(3D code data)
# # #
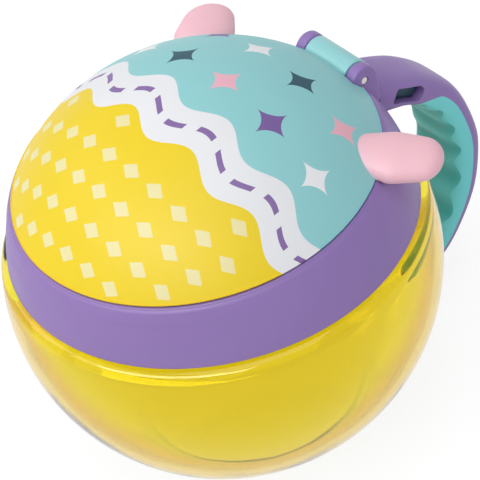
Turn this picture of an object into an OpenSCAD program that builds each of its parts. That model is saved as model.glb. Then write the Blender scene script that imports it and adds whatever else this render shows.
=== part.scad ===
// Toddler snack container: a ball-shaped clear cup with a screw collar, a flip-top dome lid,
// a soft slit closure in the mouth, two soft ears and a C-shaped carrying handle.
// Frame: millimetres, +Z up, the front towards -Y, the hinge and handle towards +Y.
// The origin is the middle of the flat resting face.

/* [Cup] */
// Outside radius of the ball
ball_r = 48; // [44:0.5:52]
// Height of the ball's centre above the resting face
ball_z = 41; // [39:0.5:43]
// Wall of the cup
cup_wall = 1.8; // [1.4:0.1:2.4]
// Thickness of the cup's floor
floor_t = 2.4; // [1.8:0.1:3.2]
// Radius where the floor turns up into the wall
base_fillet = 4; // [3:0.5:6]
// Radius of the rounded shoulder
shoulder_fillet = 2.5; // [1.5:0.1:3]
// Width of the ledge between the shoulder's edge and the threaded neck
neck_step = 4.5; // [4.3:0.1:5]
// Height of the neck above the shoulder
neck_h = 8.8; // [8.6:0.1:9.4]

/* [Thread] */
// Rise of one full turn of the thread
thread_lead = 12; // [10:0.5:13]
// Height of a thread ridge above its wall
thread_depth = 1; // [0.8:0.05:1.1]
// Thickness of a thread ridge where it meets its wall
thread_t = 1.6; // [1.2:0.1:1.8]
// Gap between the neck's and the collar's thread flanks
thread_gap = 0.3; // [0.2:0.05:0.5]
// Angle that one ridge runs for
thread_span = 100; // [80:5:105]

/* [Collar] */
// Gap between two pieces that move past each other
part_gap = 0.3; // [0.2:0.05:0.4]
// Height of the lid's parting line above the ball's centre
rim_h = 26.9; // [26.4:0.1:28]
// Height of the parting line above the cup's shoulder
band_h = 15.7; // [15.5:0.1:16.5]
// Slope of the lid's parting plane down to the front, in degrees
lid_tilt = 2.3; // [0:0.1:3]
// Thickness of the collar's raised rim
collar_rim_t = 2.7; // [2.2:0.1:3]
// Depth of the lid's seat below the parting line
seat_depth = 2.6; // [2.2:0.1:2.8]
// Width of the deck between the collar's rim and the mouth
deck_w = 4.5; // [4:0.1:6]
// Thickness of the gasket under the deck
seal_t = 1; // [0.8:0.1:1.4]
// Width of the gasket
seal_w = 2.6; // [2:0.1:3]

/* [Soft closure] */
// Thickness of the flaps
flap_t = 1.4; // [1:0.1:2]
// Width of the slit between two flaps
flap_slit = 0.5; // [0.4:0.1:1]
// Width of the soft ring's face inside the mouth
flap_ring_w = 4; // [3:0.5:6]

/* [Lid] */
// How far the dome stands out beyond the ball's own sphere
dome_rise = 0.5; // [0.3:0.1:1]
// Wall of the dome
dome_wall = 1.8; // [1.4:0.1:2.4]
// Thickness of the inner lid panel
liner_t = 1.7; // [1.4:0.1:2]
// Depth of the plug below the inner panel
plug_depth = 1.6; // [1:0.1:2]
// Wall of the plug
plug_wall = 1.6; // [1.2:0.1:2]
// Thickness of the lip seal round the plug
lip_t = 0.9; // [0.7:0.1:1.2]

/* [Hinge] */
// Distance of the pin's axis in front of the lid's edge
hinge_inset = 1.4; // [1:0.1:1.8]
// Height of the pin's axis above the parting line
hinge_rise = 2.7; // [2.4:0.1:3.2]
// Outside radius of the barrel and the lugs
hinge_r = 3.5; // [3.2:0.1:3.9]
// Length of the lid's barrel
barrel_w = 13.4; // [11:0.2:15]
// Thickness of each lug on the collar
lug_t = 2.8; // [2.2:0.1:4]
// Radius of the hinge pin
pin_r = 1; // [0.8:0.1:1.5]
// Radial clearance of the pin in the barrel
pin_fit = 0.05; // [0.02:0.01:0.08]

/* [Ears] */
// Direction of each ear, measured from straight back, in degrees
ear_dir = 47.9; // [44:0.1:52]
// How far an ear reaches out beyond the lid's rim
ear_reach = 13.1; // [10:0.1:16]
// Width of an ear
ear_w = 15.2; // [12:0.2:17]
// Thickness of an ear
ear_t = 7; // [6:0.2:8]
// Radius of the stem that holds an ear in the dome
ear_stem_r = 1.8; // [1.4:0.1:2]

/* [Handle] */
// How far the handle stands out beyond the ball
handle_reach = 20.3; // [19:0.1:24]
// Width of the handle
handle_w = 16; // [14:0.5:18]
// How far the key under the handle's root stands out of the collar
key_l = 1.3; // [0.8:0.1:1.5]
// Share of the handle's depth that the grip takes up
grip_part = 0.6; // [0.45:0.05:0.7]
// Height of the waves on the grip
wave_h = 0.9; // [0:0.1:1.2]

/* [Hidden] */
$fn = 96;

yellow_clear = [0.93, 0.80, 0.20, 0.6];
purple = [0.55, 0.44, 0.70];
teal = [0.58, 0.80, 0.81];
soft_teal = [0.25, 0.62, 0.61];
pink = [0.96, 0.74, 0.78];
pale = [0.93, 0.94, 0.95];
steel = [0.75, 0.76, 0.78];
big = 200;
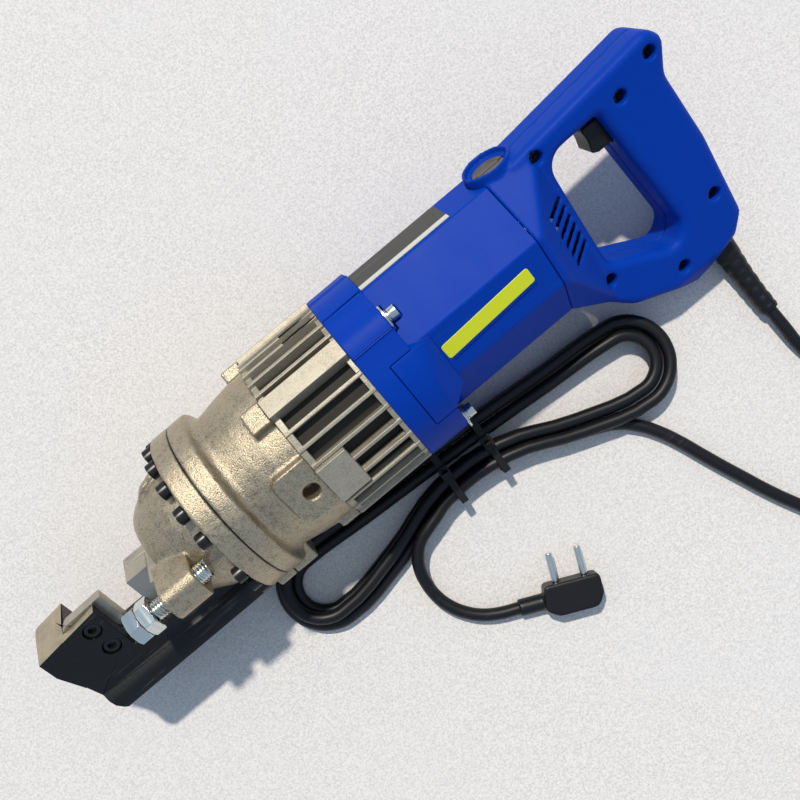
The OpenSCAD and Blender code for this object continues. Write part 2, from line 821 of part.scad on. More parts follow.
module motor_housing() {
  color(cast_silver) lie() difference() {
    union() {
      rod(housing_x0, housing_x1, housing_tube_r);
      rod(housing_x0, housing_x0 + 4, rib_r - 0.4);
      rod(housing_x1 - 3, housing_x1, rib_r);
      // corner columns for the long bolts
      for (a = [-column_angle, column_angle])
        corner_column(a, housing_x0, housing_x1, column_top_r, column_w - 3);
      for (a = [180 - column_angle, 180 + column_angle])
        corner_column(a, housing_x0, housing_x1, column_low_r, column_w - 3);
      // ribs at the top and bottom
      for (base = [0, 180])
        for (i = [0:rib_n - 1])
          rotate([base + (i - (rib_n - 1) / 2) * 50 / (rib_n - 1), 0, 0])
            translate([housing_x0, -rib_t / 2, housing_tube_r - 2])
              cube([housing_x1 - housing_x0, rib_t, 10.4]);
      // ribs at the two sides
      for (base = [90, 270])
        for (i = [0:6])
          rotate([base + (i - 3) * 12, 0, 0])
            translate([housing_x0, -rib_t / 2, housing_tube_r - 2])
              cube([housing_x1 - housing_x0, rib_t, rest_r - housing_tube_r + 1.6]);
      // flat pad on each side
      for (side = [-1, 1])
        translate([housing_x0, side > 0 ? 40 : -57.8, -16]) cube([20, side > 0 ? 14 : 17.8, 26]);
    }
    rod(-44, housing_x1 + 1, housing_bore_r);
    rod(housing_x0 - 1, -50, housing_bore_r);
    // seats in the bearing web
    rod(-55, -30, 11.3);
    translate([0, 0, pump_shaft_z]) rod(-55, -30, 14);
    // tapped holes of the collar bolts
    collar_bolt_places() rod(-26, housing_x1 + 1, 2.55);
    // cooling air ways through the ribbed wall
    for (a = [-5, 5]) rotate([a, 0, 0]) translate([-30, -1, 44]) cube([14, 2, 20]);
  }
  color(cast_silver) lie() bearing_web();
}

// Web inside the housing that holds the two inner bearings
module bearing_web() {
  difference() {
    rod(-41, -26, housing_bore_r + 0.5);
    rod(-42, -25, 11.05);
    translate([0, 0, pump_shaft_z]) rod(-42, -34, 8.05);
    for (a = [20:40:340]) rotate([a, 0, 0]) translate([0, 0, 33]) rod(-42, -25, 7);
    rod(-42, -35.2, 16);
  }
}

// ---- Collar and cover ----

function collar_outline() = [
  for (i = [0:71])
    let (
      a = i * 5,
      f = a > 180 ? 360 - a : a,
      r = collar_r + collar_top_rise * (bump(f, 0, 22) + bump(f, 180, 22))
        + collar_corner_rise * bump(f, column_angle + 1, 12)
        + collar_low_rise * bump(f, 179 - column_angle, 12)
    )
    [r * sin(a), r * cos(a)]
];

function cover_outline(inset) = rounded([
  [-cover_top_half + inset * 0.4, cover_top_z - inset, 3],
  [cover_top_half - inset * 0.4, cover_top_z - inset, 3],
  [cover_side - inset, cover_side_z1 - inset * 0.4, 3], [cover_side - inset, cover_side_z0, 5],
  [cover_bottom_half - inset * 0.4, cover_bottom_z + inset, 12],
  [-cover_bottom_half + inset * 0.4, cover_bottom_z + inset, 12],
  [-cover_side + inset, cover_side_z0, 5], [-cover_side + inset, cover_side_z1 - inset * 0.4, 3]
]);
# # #
Set task: All lines from the beginning of the material above through the one with "neck_h = 8.8; // [8.6:0.1:9.4]" need to be returned exactly; please return those and only those.

Exercise response:
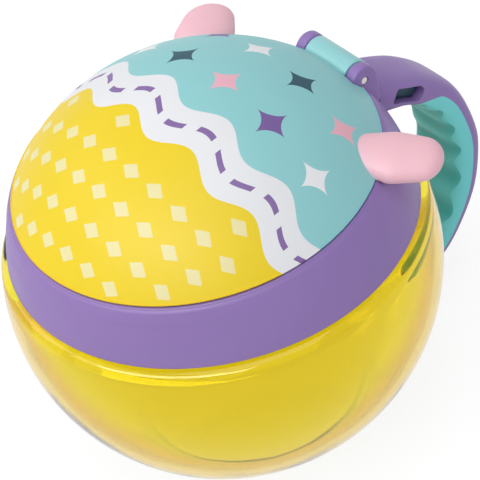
Turn this picture of an object into an OpenSCAD program that builds each of its parts. That model is saved as model.glb. Then write the Blender scene script that imports it and adds whatever else this render shows.
=== part.scad ===
// Toddler snack container: a ball-shaped clear cup with a screw collar, a flip-top dome lid,
// a soft slit closure in the mouth, two soft ears and a C-shaped carrying handle.
// Frame: millimetres, +Z up, the front towards -Y, the hinge and handle towards +Y.
// The origin is the middle of the flat resting face.

/* [Cup] */
// Outside radius of the ball
ball_r = 48; // [44:0.5:52]
// Height of the ball's centre above the resting face
ball_z = 41; // [39:0.5:43]
// Wall of the cup
cup_wall = 1.8; // [1.4:0.1:2.4]
// Thickness of the cup's floor
floor_t = 2.4; // [1.8:0.1:3.2]
// Radius where the floor turns up into the wall
base_fillet = 4; // [3:0.5:6]
// Radius of the rounded shoulder
shoulder_fillet = 2.5; // [1.5:0.1:3]
// Width of the ledge between the shoulder's edge and the threaded neck
neck_step = 4.5; // [4.3:0.1:5]
// Height of the neck above the shoulder
neck_h = 8.8; // [8.6:0.1:9.4]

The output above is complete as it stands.